Costa Rica: Country Profile
Costa Rica is located in Central America between Nicaragua and Panama. Costa Rica initially withstood colonization as a result of local resistance but was eventually colonized by Spain in 1563. The nation gained its independence in 1821. The official language of the country is Spanish. Costa Rica is a presidential republic. President Luis Guillermo Solis Rivera has been in office since May of 2014.
Considered by the World Bank to be a development success in many respects, Costa Rica has seem steady economic expansion over the past 25 years. In big part, that growth can be attributed to outward-oriented economic strategies geared towards foreign investment and trade liberalization. Costa Rica dissolved its armed forces in 1949.
Bordering both the Caribbean Sea and the North Pacific Ocean, Costa Rica is a popular destination for tourists.

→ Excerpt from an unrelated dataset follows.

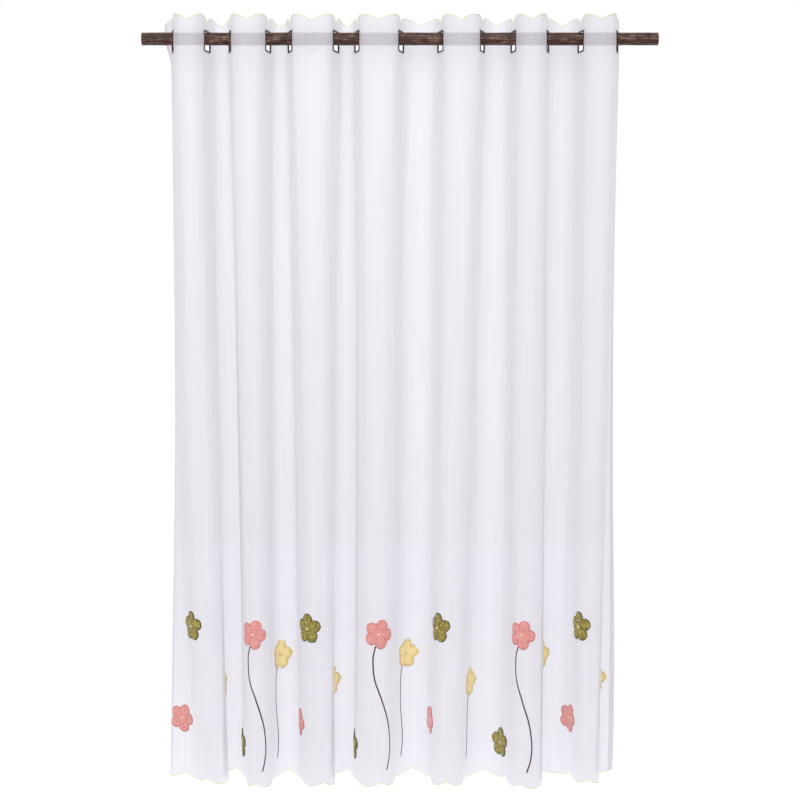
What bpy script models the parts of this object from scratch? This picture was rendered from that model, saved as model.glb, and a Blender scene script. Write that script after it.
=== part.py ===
# Sheer voile curtain with a scalloped heading and hem, hung by square eyelet rings on a round wood rod.
# The origin is the middle of the rod on its axis. X runs along the rod, -Y is the front, Z is up.
# The cloth and its flowers are laid out flat first, then every point is hung on the curtain's folds.

import bisect
import math
from collections import namedtuple

import bmesh
import bpy
from mathutils import Matrix, Vector

MM = 0.001

# Rod
ROD_DIAMETER = 28 * MM
ROD_LENGTH = 1118 * MM
ROD_SIDES = 24
SHARP_ANGLE = 40

# Eyelet rings: a neck through the cloth, with a flange on each side of it
RING_INNER = 40 * MM
RING_NECK = 42 * MM
RING_OUTER = 46 * MM
RING_THICKNESS = 3.2 * MM
RING_CORNER = 3 * MM

# Cloth, measured flat
CLEARANCE = 0.3 * MM
CLOTH_THICKNESS = 1 * MM
SCALLOP = 76 * MM
SCALLOP_COUNT = 28
TOP_NOTCH = 34.5 * MM
TOP_SCALLOP_RISE = 13.5 * MM
HEM_NOTCH = -1619 * MM
HEM_SCALLOP_DROP = 11 * MM
SCALLOP_ROUNDNESS = 0.75

# Folds. The rings keep the cloth flat near the rod, and it bends freely lower down.
RING_FLAT = 26 * MM
FLAT_UNTIL = 0.33
LEAN_POWER = 3
MARGIN_CREASE_START = 0.35
MARGIN_CREASE_END = 0.65
PANEL_STEPS = 76
SOLVER_ROUNDS = 30
SOLVER_STEP = 1e-5
SOLVER_EASE = 0.7
SOLVER_MISS = 1e-7
TINY = 1e-9

# Each row is one ring, from left to right, and the line of cloth that hangs below it, in mm and degrees.
# A lean is the angle between the rod and the cloth, and most of its change comes low down.
# The panel after the first ring bulges to the front.
Fold = namedtuple("Fold", "rod_x rod_lean hem_x hem_y hem_lean")
FOLDS = (
    Fold(rod_x=-492, rod_lean=80, hem_x=-480, hem_y=24, hem_lean=15),
    Fold(rod_x=-418, rod_lean=80, hem_x=-384, hem_y=4, hem_lean=122),
    Fold(rod_x=-368, rod_lean=80, hem_x=-343, hem_y=-3, hem_lean=60),
    Fold(rod_x=-286, rod_lean=80, hem_x=-281, hem_y=-11, hem_lean=82),
    Fold(rod_x=-238, rod_lean=76, hem_x=-218, hem_y=-13, hem_lean=76),
    Fold(rod_x=-139, rod_lean=76, hem_x=-151, hem_y=5, hem_lean=116),
    Fold(rod_x=-93, rod_lean=76, hem_x=-96, hem_y=-20, hem_lean=72),
    Fold(rod_x=2, rod_lean=76, hem_x=-9, hem_y=5, hem_lean=80),
    Fold(rod_x=88, rod_lean=76, hem_x=66, hem_y=5, hem_lean=80),
    Fold(rod_x=178, rod_lean=76, hem_x=142, hem_y=-3, hem_lean=82),
    Fold(rod_x=246, rod_lean=80, hem_x=234, hem_y=-3, hem_lean=66),
    Fold(rod_x=320, rod_lean=80, hem_x=314, hem_y=-31, hem_lean=78),
    Fold(rod_x=392, rod_lean=80, hem_x=380, hem_y=24, hem_lean=64),
    Fold(rod_x=470, rod_lean=80, hem_x=440, hem_y=20, hem_lean=92),
)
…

Its coastal plains are separated by mountains which include over 100 volcanic cones. Several of these cones are currently active volcanoes. The rich biodiversity and tropical climate makes Costa Rica a key destination for eco-tourism.
Possessing a great wealth of natural resources, Costa Rica has invested heavily in protecting its environment. Additionally, political stability, a wealth of social programs, and steady economic growth have contributed to Costa Rica being one of the nations with the lowest poverty rates in Latin America and the Caribbean.
As of July 2017, Costa Rica had a population of 4,930,258. The per capita GDP of Costa Ricans has tripled since 1960. The growth of the nation’s per capita GDP was an average of 4.5 percent between 2000 and 2013. The regional average was only 3.8 percent growth for the same years. Foreign direct investment makes up 4% of Costa Rica’s GDP.